Rock Surface Classification in a Mine Drift Using Multiscale Geometric Features

Scale-dependent statistical depictions of surface morphology offer the potential to parameterize complex geometrical scaling relationships with greater detail than traditional fractal measures. Using multiscale operators, it is possible to identify points belonging to rough discontinuous surfaces in noisy point clouds solely on the basis of their local geometry. Many strategies for point cloud feature classification have been developed since the proliferation of laser scanning systems. Most of the techniques which are applicable to natural scenes employ external data sources such as hyperspectral imagery, return pulse intensity, and waveform data.

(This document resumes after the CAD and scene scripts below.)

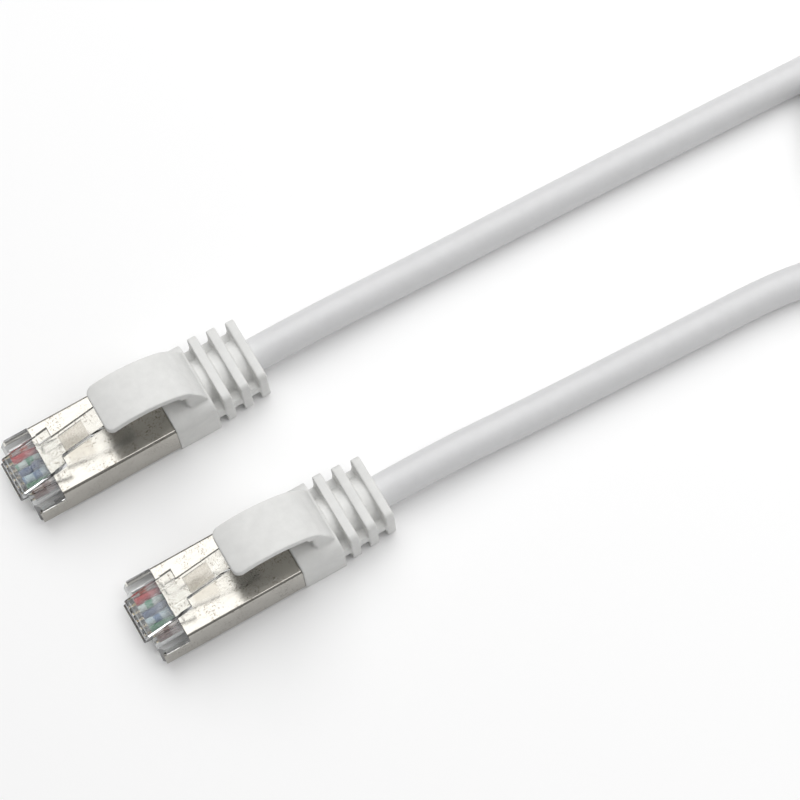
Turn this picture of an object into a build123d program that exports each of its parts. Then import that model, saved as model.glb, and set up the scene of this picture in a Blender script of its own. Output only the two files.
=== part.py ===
from build123d import *
import math
import os

# Shielded ethernet patch cable: two eight-way modular plugs with moulded boots, one round cable
# between them, and the spare length wound in a tied coil.
# Millimetres. +X runs from the plug noses along the cable, +Y to plug A, +Z up.
# The boots rest on z = 0, and the origin is under the middle of the two plugs.
# Each plug is drawn in its own frame: x = 0 at the front of the nose lip, y = 0 on the middle line.

os.makedirs("parts", exist_ok=True)

# ---------------------------------------------------------------- driving dimensions
plug_spacing = 27.5        # between the middle lines of the two plugs
plug_stagger = 5.3         # plug B lies this much further along +X
boot_end_x = 39.1          # rear face of the boot, where the cable comes out
cable_diameter = 5.1
cable_axis_z = 4.0         # height of the cable's axis inside the boot

pin_count = 8
pin_pitch = 1.02
wire_diameter = 0.98
core_diameter = 0.52
wire_row_z = 5.2

body_bottom_z = 0.5        # underside of the plug above the surface
body_top_z = 7.1
body_width = 11.7
metal_sheet = 0.3
nose_face_x = 1.2          # front face of the transparent body, behind the lip
metal_front_x = 5.7
metal_rear_x = 23.85
running_gap = 0.05

lip_width = 6.1
latch_pivot = (0.95, 7.43)
latch_slope = math.radians(17.2)
latch_thick = 1.2
latch_width = 6.2
latch_shoulder_x = 8.1
latch_pad_start = 6.1
latch_pad_rise = 0.3
tail_width = 3.3
tail_level_x = 15.5
tail_end_x = 19.0

guard_pivot = (27.2, 12.2)
guard_front_x = 15.1
guard_width = 7.6
guard_thick = 1.3
guard_knuckle_radius = 0.7

boot_front_x = 23.9
boot_block_rear_x = 30.5
boot_block_width = 12.0
boot_block_top_z = 8.3
boot_shoulder_radius = 2.3
rib_front_x = (31.8, 34.75, 37.7)
rib_width = (11.4, 10.9, 10.4)
rib_top_z = (8.35, 8.25, 8.15)
rib_thick = 1.4
sleeve_radius = 3.6
web_bottom_z = 2.5         # the webs join the ribs beside the sleeve
web_top_z = 4.6
web_inset = 0.3            # from a rib's end to the web in front of it

plug_a_origin = (-(boot_end_x + plug_stagger) / 2, plug_spacing / 2, 0)
plug_b_origin = (plug_a_origin[0] + plug_stagger, -plug_spacing / 2, 0)

# Centre line of the cable, outside the boots: a chosen route, straight as the cable lies,
# then easing out to the coil.
floor_z = 2.6
route_a = [
    (16.9, 13.75, cable_axis_z),
    (28.0, 13.75, cable_axis_z),
    (42.0, 13.65, 2.65),
    (69.0, 13.0, floor_z),
    (98.0, 12.1, floor_z),
    (115.0, 11.4, floor_z),
]
route_b = [
    (22.2, -13.75, cable_axis_z),
    (33.0, -13.75, cable_axis_z),
    (47.0, -14.25, 2.65),
    (70.0, -15.15, floor_z),
    (94.5, -16.0, floor_z),
    (107.3, -23.2, floor_z),
    (114.9, -35.5, floor_z),
]

# The coil: a full ring of turns, with one part turn around its outside on the surface.
coil_centre = (137.0, -12.0)
turn_pitch = 5.13
middle_turn_radius = 25.8
coil_height = 10.4
part_turn_start = -126.0   # degrees from +X, where lead B comes in
part_turn_sweep = 186.0
lead_reach_a = 10.0        # how far each lead's stub runs on inside the coil
lead_reach_b = 10.0
tie_angle = -45.0
tie_width = 10.0
tie_thick = 0.8


# ---------------------------------------------------------------- small helpers
def block(x0, x1, y0, y1, z0, z1):
    """A box between two corners."""
    middle = ((x0 + x1) / 2, (y0 + y1) / 2, (z0 + z1) / 2)
    return Pos(*middle) * Box(x1 - x0, y1 - y0, z1 - z0)


def side_prism(outline, width):
    """An outline of edges in the XZ plane, extruded evenly to both sides of y = 0."""
    return extrude(make_face(outline), amount=width / 2, dir=(0, 1, 0), both=True)


def side_polygon(points, width):
    """A straight-sided outline of (x, z) points, extruded evenly to both sides of y = 0."""
    return side_prism(Polyline([(x, 0, z) for x, z in points], close=True), width)


def x_cylinder(radius, x0, x1, y, z):
    """A cylinder along X."""
    return Pos((x0 + x1) / 2, y, z) * Rot(0, 90, 0) * Cylinder(radius, x1 - x0)


def y_cylinder(radius, x, z, width):
    """A cylinder along Y, centred on y = 0."""
    return Pos(x, 0, z) * Rot(90, 0, 0) * Cylinder(radius, width)


def pin_y(pin):
    """Middle of contact number pin, 1 on the +Y side to 8 on the -Y side."""
    return ((pin_count + 1) / 2 - pin) * pin_pitch


def round_tube(path, outer_radius):
    """A round bar swept along a path."""
    section = Plane(origin=path @ 0, z_dir=path % 0) * Circle(outer_radius)
    return sweep(section, path=path)


# ---------------------------------------------------------------- plug: transparent body
nose_width = 11.6
inner_body_width = 10.95
inner_body_bottom_z = 0.88
inner_body_top_z = 6.72
comb_top_z = 4.15          # top of the contact slots
front_cavity = (1.9, 12.8, 8.7, comb_top_z, 6.3)      # x from, x to, width, z from, z to
rear_cavity = (12.8, metal_rear_x, 9.4, 1.8, 6.2)
flange_front_x = 1.5       # the screen's side flanges reach forward to here
flange_top_z = 4.6
contact_rear_x = 5.0
lip_bottom_z = 5.5
pocket_floor_z = 6.6       # the latch's root lies in a pocket above this


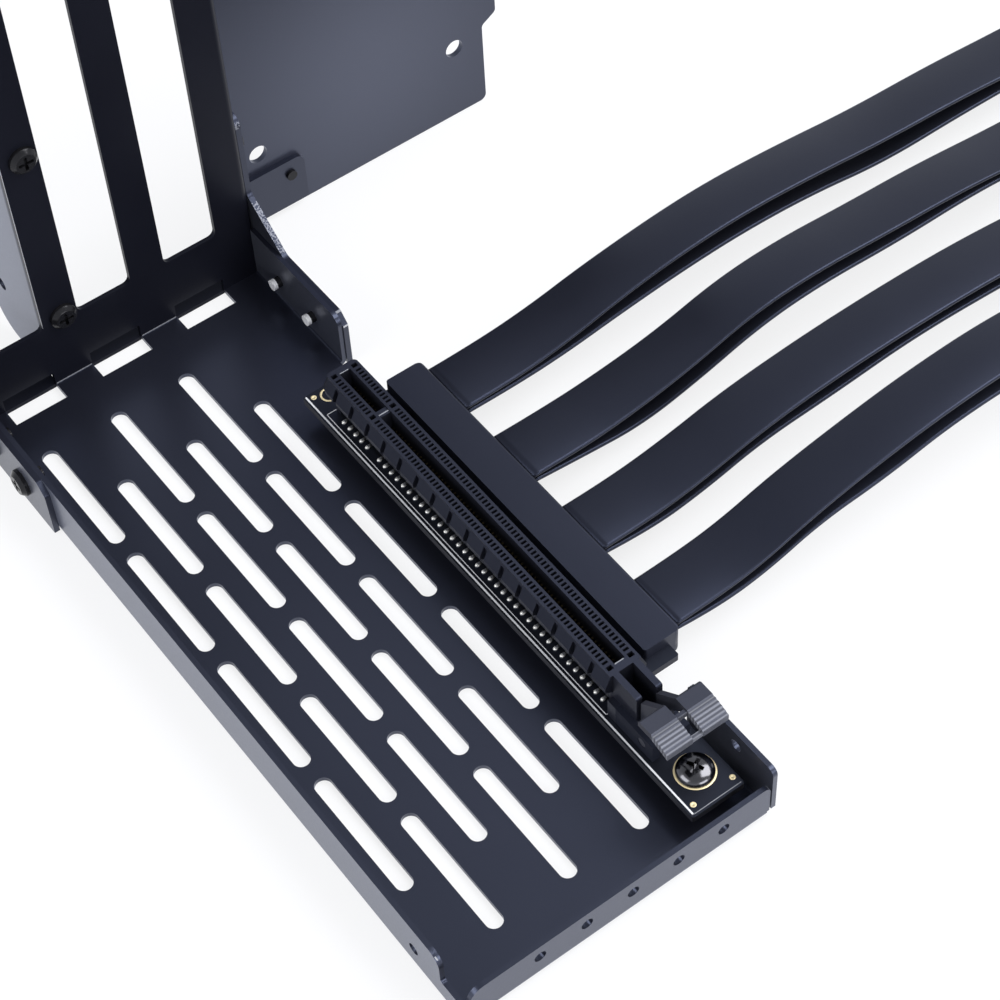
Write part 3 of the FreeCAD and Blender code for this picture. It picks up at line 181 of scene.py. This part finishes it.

In this letter, multiscale geometric parameters are used to identify individual point observations corresponding to rock surfaces in point clouds acquired by terrestrial laser scanning in scenes with man-made clutter and scanning artifacts. Three multiscale operators, namely, the approximate shape and density of a defined neighborhood and the distance of its mean point from its geometric center, are fused into a single feature vector. The procedure is demonstrated using real point cloud data acquired in a mine drift, with the goal of identifying points belonging to the rock face obscured by an overlying wire support mesh. Using the extra-trees classifier, extraneous returns caused by the mesh were excluded from the point cloud with a 97% success rate, while 87% of the desired surface points were retained.